§ Task goal: Search the listing below for the string "joints" and copy every line where it occurs.
# START OF Dataset section
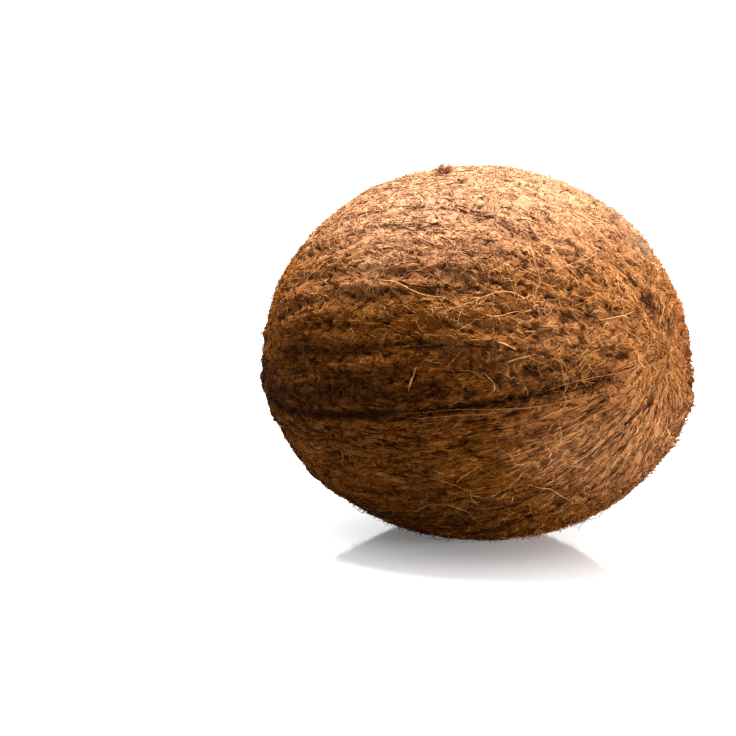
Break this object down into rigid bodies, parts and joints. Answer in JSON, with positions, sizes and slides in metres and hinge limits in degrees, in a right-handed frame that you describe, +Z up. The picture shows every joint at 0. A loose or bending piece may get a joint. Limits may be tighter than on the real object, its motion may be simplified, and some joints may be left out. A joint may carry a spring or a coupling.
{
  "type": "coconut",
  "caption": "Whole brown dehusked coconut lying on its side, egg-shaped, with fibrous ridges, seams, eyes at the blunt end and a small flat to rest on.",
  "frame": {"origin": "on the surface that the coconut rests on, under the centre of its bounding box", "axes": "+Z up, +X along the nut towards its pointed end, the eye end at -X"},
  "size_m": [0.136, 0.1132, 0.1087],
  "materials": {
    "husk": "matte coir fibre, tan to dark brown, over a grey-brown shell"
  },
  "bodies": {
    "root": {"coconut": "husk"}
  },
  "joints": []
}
# END OF Dataset section
§ Solution to the problem:
Break this object down into rigid bodies, parts and joints. Answer in JSON, with positions, sizes and slides in metres and hinge limits in degrees, in a right-handed frame that you describe, +Z up. The picture shows every joint at 0. A loose or bending piece may get a joint. Limits may be tighter than on the real object, its motion may be simplified, and some joints may be left out. A joint may carry a spring or a coupling.
  "joints": []